Sedangkan di Sumatera Selatan, kondisi serupa juga ditemukan. Sebagian besar KHG di wilayah ini memiliki tingkat kerentanan banjir yang tinggi, dengan dua KHG yang paling menonjol adalah KHG Sungai Sugihan–Lumpur dan KHG Sungai Saleh–Sugihan yang berada di Ogan Komering Ilir (OKI).
“Kedua KHG ini juga menunjukkan tingkat kerentanan yang signifikan, yang memerlukan perhatian khusus dalam upaya restorasi,” kata dia.

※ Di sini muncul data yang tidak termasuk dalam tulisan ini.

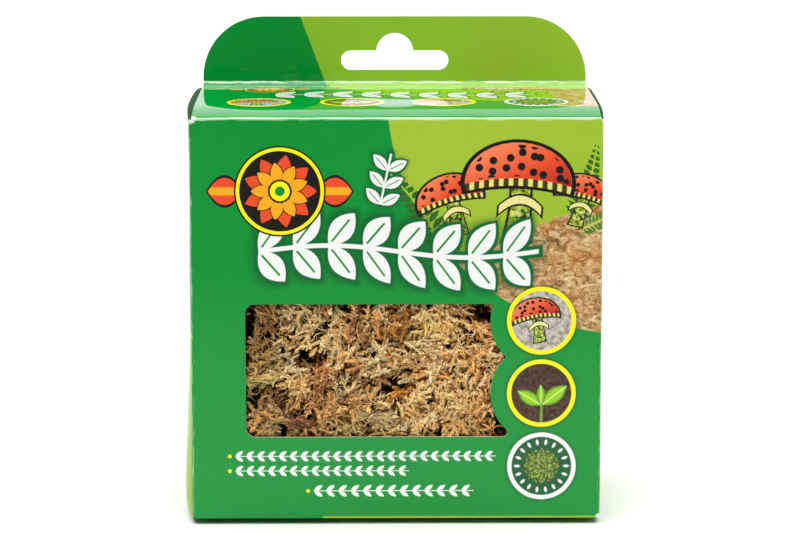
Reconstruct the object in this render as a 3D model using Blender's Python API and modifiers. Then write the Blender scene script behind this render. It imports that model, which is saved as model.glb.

Kerentanan banjir Berdasar Provinsi (Ha). Data: Pantau Gambut
Ahli Hidrologi Gambut Universitas Palangkaraya, Kitso Kusin, menyebutkan kerusakan lahan gambut di Kalimantan Tengah sangat dipengaruhi oleh Proyek Pengembangan Lahan Gambut (PLG) di masa orde baru. Penelitian yang dia lakukan pada rentang 2006-2009 menunjukkan penurunan lahan gambut yang menyebabkan kebakaran di musim kemarau dan banjir pada musim penghujan.
“Penurunan gambut pada rentang selama tiga tahun itu, di Sungai Kahayan, Desa Taruna, mencapai 4 cm,” ucapnya.
Manajer Kampanye dan Advokasi Pantau Gambut, Wahyu A Perdana, menyebutkan pemerintah seharusnya mencegah degradasi ekosistem gambut lebih lanjut dengan pendekatan berbasis ekosistem hidrologis harus menjadi acuan utama dalam penyusunan kebijakan. Pengelolaan lahan gambut tidak boleh hanya berfokus pada mitigasi kebakaran hutan, tetapi juga harus mempertimbangkan dampaknya terhadap siklus hidrologis dan risiko bencana banjir.
Selain itu, perlu adanya penguatan regulasi dan kelembagaan yang mampu menangani permasalahan ekosistem gambut secara lebih komprehensif.
“Karena kerusakan ini permanen, maka bencana menjadi abadi. Pemerintah sudah semestinya melakukan tindakan vital untuk merestorasi gambut di semua lini, kebijakan sampai komitmen,” kata dia.